4to. [21.2 x 15.4 cm], (2) ff. [second numbered 4 on verso], 164 pp., including within the text 44 copper engravings and 8 woodcuts. Bound in contemporary vellum over boards, title in ink on spine. Several leaves mounted at gutter; duplicates of ff. C2, [C3] tipped in, the first of which [C3] is printed without engraving. Title page and portrait washed but genuine, repaired tears in blank gutter of H signature, text leaves lightly foxed, engraved images relatively clean. Overall good.

$33,000

First edition and an unusual copy (see below) of one of the great books in the history of science, recording Galileo’s observations of the sun. In his Letters on Sunspots, published at Rome in 1613 and illustrated with many full-page engravings of his observations, Galileo spoke out decisively for the Copernican system for the first time in print. That the sun is the center of the universe—the heliocentric system first espoused by Copernicus—was the most controversial scientific idea of the early modern era and had far-reaching consequences in human pursuits from theology to physics. Kemp has shown that the work is of art-historical interest and informed contemporary debate on the nature of perspective.
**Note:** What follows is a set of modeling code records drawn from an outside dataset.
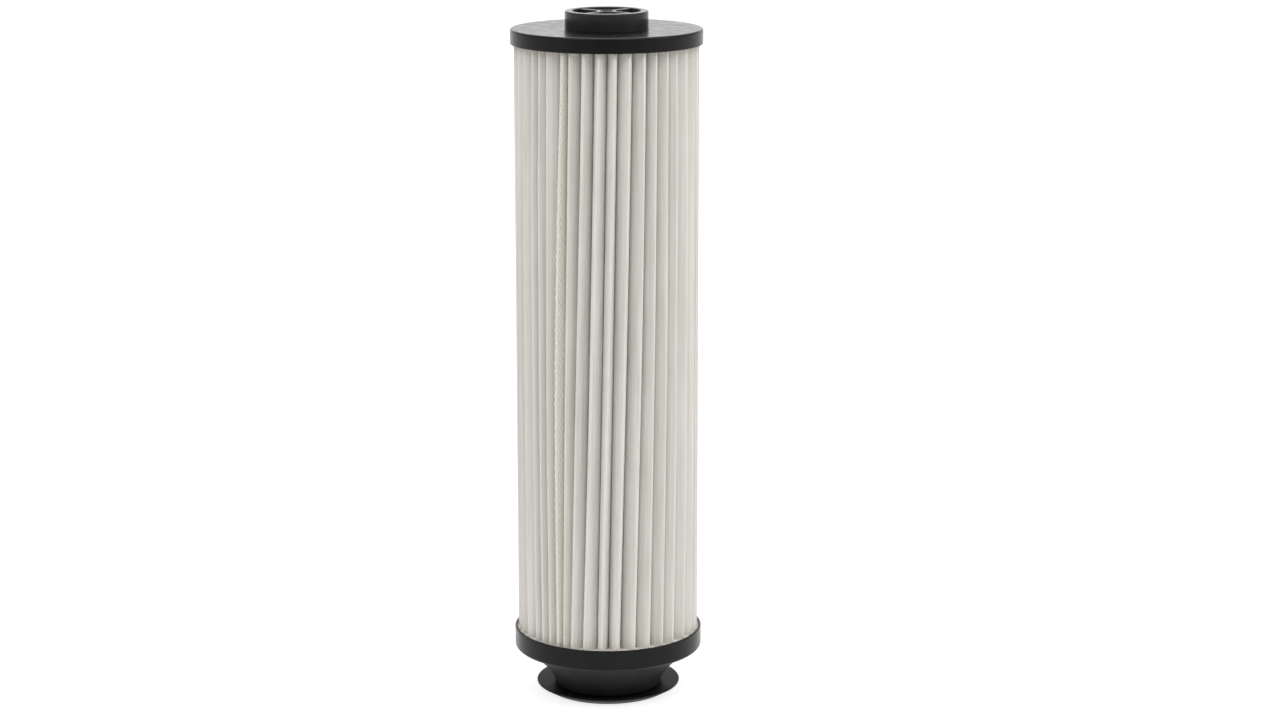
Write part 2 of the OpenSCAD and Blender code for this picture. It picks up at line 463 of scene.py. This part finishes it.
def build_spider():
    """The X in the hub: a flat outline with filleted corners, given thickness and soft edges."""
    spoke_half = 0.8 * MM
    boss_r = 3.3 * MM
    hole_r = 2.3 * MM
    first_spoke = 49  # degrees from +X
    fillet = 1.0 * MM
    edge = 0.25 * MM
    reach = HUB_BORE_R + 0.05 * MM
    arc_steps = 6
    hole_steps = 48
    curve = bpy.data.curves.new("spider_outline", "CURVE")
    curve.dimensions = "2D"
    curve.fill_mode = "BOTH"
    curve.extrude = (spider_hi.z - spider_lo.z) / 2 - edge
    curve.bevel_depth = edge
    curve.bevel_resolution = 3
    curve.offset = -edge
    # where the fillet between a spoke's side and the boss is centred
    centre_x = math.sqrt((boss_r + fillet) ** 2 - (spoke_half + fillet) ** 2)
    touch = math.atan2(spoke_half + fillet, centre_x)
    arm = math.sqrt(reach**2 - spoke_half**2)
    points = []
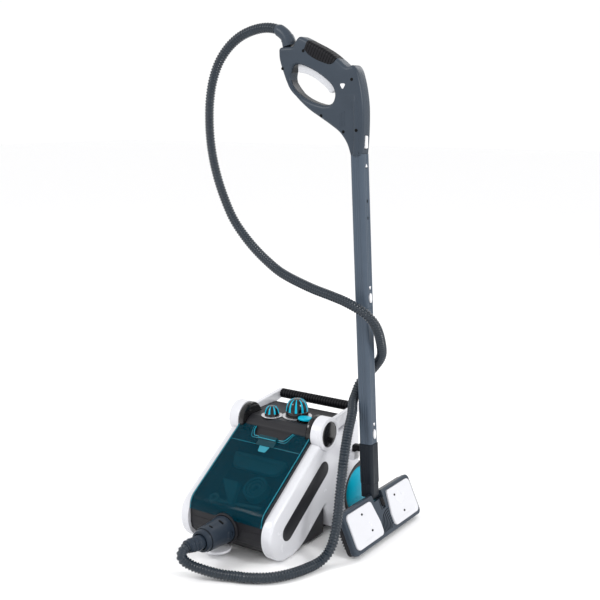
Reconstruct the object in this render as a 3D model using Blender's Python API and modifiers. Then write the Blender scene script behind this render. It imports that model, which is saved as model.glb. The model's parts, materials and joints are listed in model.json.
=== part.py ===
# Canister steam cleaner with its wand parked beside it.
# Metres, +Z up. The canister runs along Y with its hose socket at the front (-Y).
# Shapes are drawn in four bases: the canister, the lid's slope, the wand and the floor head.

from math import ceil, cos, pi, radians, sin, tan

import bmesh
import bpy
from mathutils import Euler, Matrix, Vector

GAP = 0.0003                      # between faces that touch
SHIFT = (-0.0609, -0.1589, 0.0)   # canister's own origin in the part's frame

TUB_HALF = 0.0990                 # half width of the dark tub
WALL = 0.0030
PANEL_INNER = 0.0995              # white side panels
PANEL_OUTER = 0.1225
HUB = (0.175, 0.237)              # handle pivot, y and z
HUB_RADIUS = 0.0380
HUB_OUTER = 0.1275
AXLE = (0.315, 0.0635)            # wheel axle, y and z
WHEEL_RADIUS = 0.0635
LID_TOP = (0.143, 0.2325)         # upper edge of the lid's outer face, y and z
SLOPE = radians(34.6)
LID_THICK = 0.0030
LID_HINGE = (-0.0385, 0.0850)
SOCKET_Z = 0.063                  # hose socket's axis
SOCKET_FACE = -0.0348
STEAM_KNOB = (-0.038, 0.186)
BOILER_CAP = (0.012, 0.215)
POWER_BUTTON = (0.0500, 0.1925)
DECK_Z = 0.2480

WAND_BASE = (0.194, 0.240, 0.090)
WAND_LEAN = radians(2.86)
NECK_END = 0.1218                 # joints along the wand's axis
TUBE_JOINT = 0.4270
WAND_TOP = 0.7530
TUBE_SIDE = 0.0315
GUN_Y = 0.240
GUN_HALF = 0.0180

HEAD_TOP = (0.2094, 0.240, 0.0990)
HEAD_TILT = radians(24.4)
HEAD_LENGTH = 0.292
HEAD_HEIGHT = 0.097
HEAD_FACE = 0.0140                # thickness of the head's upper shell
HEAD_BACK = 0.0240

HOSE_RADIUS = 0.01125
HOSE_POINTS = 64
BOOT_LENGTH = 0.091                # of the route, from the plug
HOSE_BEND = 0.060                  # of the route, where it turns in tightly
CUFF_LENGTH = 0.047               # of the route, at the gun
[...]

At the end of the work, Galileo included diagrams of his calculations predicting the movements of the satellites of Jupiter for March and April, 1613 (timed to be of use just as the book came off the press): the accuracy of these calculations, which could easily be verified, no doubt lent substantial credence to the argument of the work as a whole. He also included here his first published mention of the concept of conservation of angular momentum and an associated inertial concept.

This copy is unusual in containing duplicates of two leaves, pp. 19-22, where the tipped-in pair lacks the engraving of 9 sunspots on p. 22. Perhaps an early owner came across these unusual un-illustrated pages—which aside from the missing engraving are typographically identical to the standard leaves—and chose to include them in the volume for bibliophilic reasons.


* Sparrow, Milestones of Science 77; Cinti 43; Riccardi I.509.6*; Kemp, The Science of Art, pp. 93-81.